# [Data shown]
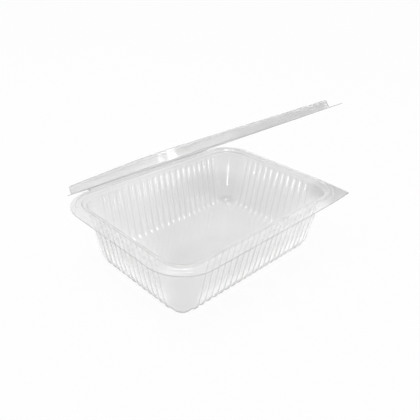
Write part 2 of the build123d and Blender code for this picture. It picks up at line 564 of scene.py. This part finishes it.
def floor_levels(tree):
    """How bright the floor is where it is seen through the plastic, and where it is mirrored.

    Each is a plain level with soft patches of painted light and shade. Some stand for the studio round
    the pack, and some are the pack's own shadows and glints painted into the floor.
    Places are in metres, and the camera stands towards -X and -Y and looks along HEADING.
    """
    position = tree.nodes.new("ShaderNodeNewGeometry").outputs["Position"]
    east, north = axes(tree, position)[:2]
    behind, left = turned(tree, east, north, HEADING)
    # Bright wedge left of the pack, mirrored as streaks in its far corner and on its ribs
    wedge_tip = (0.072, 0.049, 0)
    wedge_way = (-0.662, -0.750, 0)
    card_level = 10.0
    gap = add_node(tree, "ShaderNodeVectorMath", operation="SUBTRACT")
    tree.links.new(position, gap.inputs[0])
    gap.inputs[1].default_value = wedge_tip
    way = add_node(tree, "ShaderNodeVectorMath", operation="NORMALIZE")
    tree.links.new(gap.outputs[0], way.inputs[0])
    wedge = near(tree, way.outputs[0], wedge_way, 0.08, 0.14)
    outside = ramp(tree, east, -0.13, -0.10)
    not_far = near(tree, position, (0, 0, 0), 0.9, 1.1)
    card = calc(tree, "MULTIPLY", wedge, calc(tree, "MULTIPLY", outside, not_far))
    # Painted light: the floor seen through the front walls is made lighter, and a bright line at their
    # feet is a painted glint, apart from the near corner
    foot_x, foot_y = -0.062, -0.039
    foot_line = 0.0005
    corner_left = 0.0155
    past_x = calc(tree, "SUBTRACT", foot_x, east)
    past_y = calc(tree, "SUBTRACT", foot_y, north)
    past_foot = calc(tree, "MAXIMUM", past_x, past_y)
    off_corner = calc(tree, "ABSOLUTE", calc(tree, "SUBTRACT", left, corner_left))
    beside = ramp(tree, off_corner, 0.006, 0.014, 0.0, 1.0)
    front = calc(tree, "MULTIPLY", beside, ramp(tree, past_foot, -0.045, -0.015, 0.0, 1.0))
    off_foot = calc(tree, "ABSOLUTE", calc(tree, "SUBTRACT", past_foot, foot_line))
    feet = calc(tree, "MULTIPLY", beside, ramp(tree, off_foot, 0.002, 0.005))
    far_behind = ramp(tree, behind, 0.18, 0.34, 0.0, 1.0)
    through = with_patches(
        tree,
        FLOOR_THROUGH,
        (
            (card, card_level),
            (front, 0.07),
            (feet, 0.25),
            # Lighter to the left in the picture, and in the middle of the tub's floor
            (ramp(tree, left, 0.03, 0.07, 0.0, 1.0), 0.09),
            (near(tree, position, (0.03, 0.01, 0), 0.0, 0.06), 0.04),
            # Darker past the pack's left end, and lighter in front of its right end
            (ramp(tree, east, -0.20, -0.12), -0.25),
            (near(tree, position, (0.12, -0.12, 0), 0.05, 0.15), 0.3),
            # Painted shade where the floor shows through the pull tab
            (near(tree, position, (0.172, -0.015, 0), 0.02, 0.04), -0.22),
            # Slightly lighter just behind the pack, and darker further back
            (ramp(tree, behind, 0.08, 0.14, 0.0, 1.0), 0.05),
            (far_behind, -0.32),
            # Painted shade behind the far corner, and a painted contact shadow at its foot
            (near(tree, position, (0.088, 0.082, 0), 0.012, 0.045), -0.10),
            (near(tree, position, (0.0745, 0.0505, 0), 0.001, 0.012), -0.17),
        ),
    )
    mirrored = with_patches(tree, FLOOR_MIRRORED, ((card, card_level), (far_behind, -0.45)))
    return through, mirrored


def floor_white():
    """Floor that the camera sees as plain white with a faint shadow."""
    material = bpy.data.materials.new("floor_white")
    material.use_nodes = True
    tree = material.node_tree
    matt = tree.nodes["Principled BSDF"]
    matt.inputs["Base Color"].default_value = (0.9, 0.9, 0.9, 1)
    matt.inputs["Roughness"].default_value = 0.9
    white = mix_shaders(tree, 0.94, matt.outputs[0], glow(tree, "ShaderNodeEmission", 1.0))
    through, mirrored = floor_levels(tree)
    shader = by_ray(tree, "ShaderNodeEmission", white, through, mirrored, ALL_ROUND)
    tree.links.new(shader, tree.nodes["Material Output"].inputs["Surface"])
    return material


floor_mesh = bpy.data.meshes.new("floor")
floor_corners = [(x * FLOOR_HALF, y * FLOOR_HALF, FLOOR_HEIGHT) for x, y in SQUARE]
floor_mesh.from_pydata(floor_corners, [], [(0, 1, 2, 3)])
floor_mesh.materials.append(floor_white())
floor = add_object("floor", floor_mesh)


def studio_sky():
    """White sky, with bright bars and darker patches that only the plastic shows."""
    world = bpy.data.worlds.new("studio")
    world.use_nodes = True
    tree = world.node_tree
    way = tree.nodes.new("ShaderNodeTexCoord").outputs["Generated"]
    bars = (
        (bar(tree, way, -151.8, half=8.0, low=0.2, reach=0.72), 4.0),
        (bar(tree, way, -118.0, half=9.0, low=0.15, reach=0.42), 6.0),
    )
    # Dark patches that the pull tab and the lid's band mirror
    dark = (
        (near(tree, way, (0.83, 0.38, 0.41), 0.05, 0.16), -1.0),
        (near(tree, way, (0.62, -0.62, 0.48), 0.20, 0.60), -0.8),
    )
    through = with_patches(tree, SKY_THROUGH, bars)
    mirrored = with_patches(tree, SKY_MIRRORED, bars + dark)
    white = glow(tree, "ShaderNodeBackground", 1.0)
    shader = by_ray(tree, "ShaderNodeBackground", white, through, mirrored, ALL_ROUND)
    tree.links.new(shader, tree.nodes["World Output"].inputs["Surface"])
    return world


bpy.context.scene.world = studio_sky()

# Soft lamp above the pack, in metres and watts
LAMP_AT = Vector((-0.2, 0.1, 1.1))
LAMP_AIM = Vector((0, 0, 0.03))
lamp_data = bpy.data.lights.new("top", "AREA")
lamp_data.shape = "RECTANGLE"
lamp_data.size = 0.5
lamp_data.size_y = 0.5
lamp_data.energy = 3
lamp = add_object("top", lamp_data)
lamp.location = LAMP_AT
lamp.rotation_mode = "QUATERNION"
lamp.rotation_quaternion = (LAMP_AIM - LAMP_AT).to_track_quat("-Z", "Y")

# Camera at the photograph's view: millimetres, and the focus in the photograph's pixels
AZIMUTH = radians(-45.59)
ELEVATION = radians(29.16)
ROLL = radians(2.37)
DISTANCE = 397.4
TARGET = Vector((20.96, 20.17, 20.0))
FOCUS = 478.9
PHOTO_WIDTH = 420
SENSOR_WIDTH = 36
back = Vector((sin(AZIMUTH) * cos(ELEVATION), -cos(AZIMUTH) * cos(ELEVATION), sin(ELEVATION)))
right = (-back).cross(Vector((0, 0, 1))).normalized()
up = right.cross(-back)
right_rolled = right * cos(ROLL) + up * sin(ROLL)
up_rolled = up * cos(ROLL) - right * sin(ROLL)
camera_data = bpy.data.cameras.new("camera")
camera_data.sensor_width = SENSOR_WIDTH
camera_data.lens = SENSOR_WIDTH * FOCUS / PHOTO_WIDTH
camera_data.clip_start = 0.01
camera_data.clip_end = 20
camera = add_object("camera", camera_data)
turn = Matrix((right_rolled, up_rolled, back)).transposed().to_4x4()
camera.matrix_world = Matrix.Translation((TARGET + back * DISTANCE) * MM) @ turn
bpy.context.scene.camera = camera
bpy.context.scene.view_settings.view_transform = "Standard"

# [Task to complete]
Once more, set down the full listing, verbatim.

# [Problem solution]
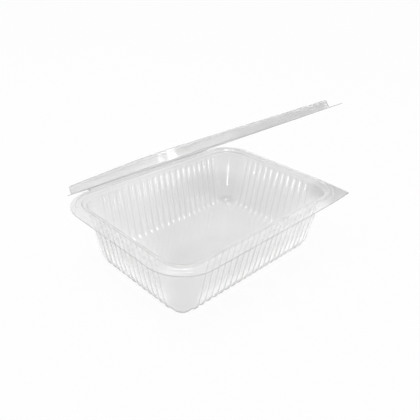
Write part 2 of the build123d and Blender code for this picture. It picks up at line 564 of scene.py. This part finishes it.
def floor_levels(tree):
    """How bright the floor is where it is seen through the plastic, and where it is mirrored.

    Each is a plain level with soft patches of painted light and shade. Some stand for the studio round
    the pack, and some are the pack's own shadows and glints painted into the floor.
    Places are in metres, and the camera stands towards -X and -Y and looks along HEADING.
    """
    position = tree.nodes.new("ShaderNodeNewGeometry").outputs["Position"]
    east, north = axes(tree, position)[:2]
    behind, left = turned(tree, east, north, HEADING)
    # Bright wedge left of the pack, mirrored as streaks in its far corner and on its ribs
    wedge_tip = (0.072, 0.049, 0)
    wedge_way = (-0.662, -0.750, 0)
    card_level = 10.0
    gap = add_node(tree, "ShaderNodeVectorMath", operation="SUBTRACT")
    tree.links.new(position, gap.inputs[0])
    gap.inputs[1].default_value = wedge_tip
    way = add_node(tree, "ShaderNodeVectorMath", operation="NORMALIZE")
    tree.links.new(gap.outputs[0], way.inputs[0])
    wedge = near(tree, way.outputs[0], wedge_way, 0.08, 0.14)
    outside = ramp(tree, east, -0.13, -0.10)
    not_far = near(tree, position, (0, 0, 0), 0.9, 1.1)
    card = calc(tree, "MULTIPLY", wedge, calc(tree, "MULTIPLY", outside, not_far))
    # Painted light: the floor seen through the front walls is made lighter, and a bright line at their
    # feet is a painted glint, apart from the near corner
    foot_x, foot_y = -0.062, -0.039
    foot_line = 0.0005
    corner_left = 0.0155
    past_x = calc(tree, "SUBTRACT", foot_x, east)
    past_y = calc(tree, "SUBTRACT", foot_y, north)
    past_foot = calc(tree, "MAXIMUM", past_x, past_y)
    off_corner = calc(tree, "ABSOLUTE", calc(tree, "SUBTRACT", left, corner_left))
    beside = ramp(tree, off_corner, 0.006, 0.014, 0.0, 1.0)
    front = calc(tree, "MULTIPLY", beside, ramp(tree, past_foot, -0.045, -0.015, 0.0, 1.0))
    off_foot = calc(tree, "ABSOLUTE", calc(tree, "SUBTRACT", past_foot, foot_line))
    feet = calc(tree, "MULTIPLY", beside, ramp(tree, off_foot, 0.002, 0.005))
    far_behind = ramp(tree, behind, 0.18, 0.34, 0.0, 1.0)
    through = with_patches(
        tree,
        FLOOR_THROUGH,
        (
            (card, card_level),
            (front, 0.07),
            (feet, 0.25),
            # Lighter to the left in the picture, and in the middle of the tub's floor
            (ramp(tree, left, 0.03, 0.07, 0.0, 1.0), 0.09),
            (near(tree, position, (0.03, 0.01, 0), 0.0, 0.06), 0.04),
            # Darker past the pack's left end, and lighter in front of its right end
            (ramp(tree, east, -0.20, -0.12), -0.25),
            (near(tree, position, (0.12, -0.12, 0), 0.05, 0.15), 0.3),
            # Painted shade where the floor shows through the pull tab
            (near(tree, position, (0.172, -0.015, 0), 0.02, 0.04), -0.22),
            # Slightly lighter just behind the pack, and darker further back
            (ramp(tree, behind, 0.08, 0.14, 0.0, 1.0), 0.05),
            (far_behind, -0.32),
            # Painted shade behind the far corner, and a painted contact shadow at its foot
            (near(tree, position, (0.088, 0.082, 0), 0.012, 0.045), -0.10),
            (near(tree, position, (0.0745, 0.0505, 0), 0.001, 0.012), -0.17),
        ),
    )
    mirrored = with_patches(tree, FLOOR_MIRRORED, ((card, card_level), (far_behind, -0.45)))
    return through, mirrored


def floor_white():
    """Floor that the camera sees as plain white with a faint shadow."""
    material = bpy.data.materials.new("floor_white")
    material.use_nodes = True
    tree = material.node_tree
    matt = tree.nodes["Principled BSDF"]
    matt.inputs["Base Color"].default_value = (0.9, 0.9, 0.9, 1)
    matt.inputs["Roughness"].default_value = 0.9
    white = mix_shaders(tree, 0.94, matt.outputs[0], glow(tree, "ShaderNodeEmission", 1.0))
    through, mirrored = floor_levels(tree)
    shader = by_ray(tree, "ShaderNodeEmission", white, through, mirrored, ALL_ROUND)
    tree.links.new(shader, tree.nodes["Material Output"].inputs["Surface"])
    return material


floor_mesh = bpy.data.meshes.new("floor")
floor_corners = [(x * FLOOR_HALF, y * FLOOR_HALF, FLOOR_HEIGHT) for x, y in SQUARE]
floor_mesh.from_pydata(floor_corners, [], [(0, 1, 2, 3)])
floor_mesh.materials.append(floor_white())
floor = add_object("floor", floor_mesh)


def studio_sky():
    """White sky, with bright bars and darker patches that only the plastic shows."""
    world = bpy.data.worlds.new("studio")
    world.use_nodes = True
    tree = world.node_tree
    way = tree.nodes.new("ShaderNodeTexCoord").outputs["Generated"]
    bars = (
        (bar(tree, way, -151.8, half=8.0, low=0.2, reach=0.72), 4.0),
        (bar(tree, way, -118.0, half=9.0, low=0.15, reach=0.42), 6.0),
    )
    # Dark patches that the pull tab and the lid's band mirror
    dark = (
        (near(tree, way, (0.83, 0.38, 0.41), 0.05, 0.16), -1.0),
        (near(tree, way, (0.62, -0.62, 0.48), 0.20, 0.60), -0.8),
    )
    through = with_patches(tree, SKY_THROUGH, bars)
    mirrored = with_patches(tree, SKY_MIRRORED, bars + dark)
    white = glow(tree, "ShaderNodeBackground", 1.0)
    shader = by_ray(tree, "ShaderNodeBackground", white, through, mirrored, ALL_ROUND)
    tree.links.new(shader, tree.nodes["World Output"].inputs["Surface"])
    return world


bpy.context.scene.world = studio_sky()

# Soft lamp above the pack, in metres and watts
LAMP_AT = Vector((-0.2, 0.1, 1.1))
LAMP_AIM = Vector((0, 0, 0.03))
lamp_data = bpy.data.lights.new("top", "AREA")
lamp_data.shape = "RECTANGLE"
lamp_data.size = 0.5
lamp_data.size_y = 0.5
lamp_data.energy = 3
lamp = add_object("top", lamp_data)
lamp.location = LAMP_AT
lamp.rotation_mode = "QUATERNION"
lamp.rotation_quaternion = (LAMP_AIM - LAMP_AT).to_track_quat("-Z", "Y")

# Camera at the photograph's view: millimetres, and the focus in the photograph's pixels
AZIMUTH = radians(-45.59)
ELEVATION = radians(29.16)
ROLL = radians(2.37)
DISTANCE = 397.4
TARGET = Vector((20.96, 20.17, 20.0))
FOCUS = 478.9
PHOTO_WIDTH = 420
SENSOR_WIDTH = 36
back = Vector((sin(AZIMUTH) * cos(ELEVATION), -cos(AZIMUTH) * cos(ELEVATION), sin(ELEVATION)))
right = (-back).cross(Vector((0, 0, 1))).normalized()
up = right.cross(-back)
right_rolled = right * cos(ROLL) + up * sin(ROLL)
up_rolled = up * cos(ROLL) - right * sin(ROLL)
camera_data = bpy.data.cameras.new("camera")
camera_data.sensor_width = SENSOR_WIDTH
camera_data.lens = SENSOR_WIDTH * FOCUS / PHOTO_WIDTH
camera_data.clip_start = 0.01
camera_data.clip_end = 20
camera = add_object("camera", camera_data)
turn = Matrix((right_rolled, up_rolled, back)).transposed().to_4x4()
camera.matrix_world = Matrix.Translation((TARGET + back * DISTANCE) * MM) @ turn
bpy.context.scene.camera = camera
bpy.context.scene.view_settings.view_transform = "Standard"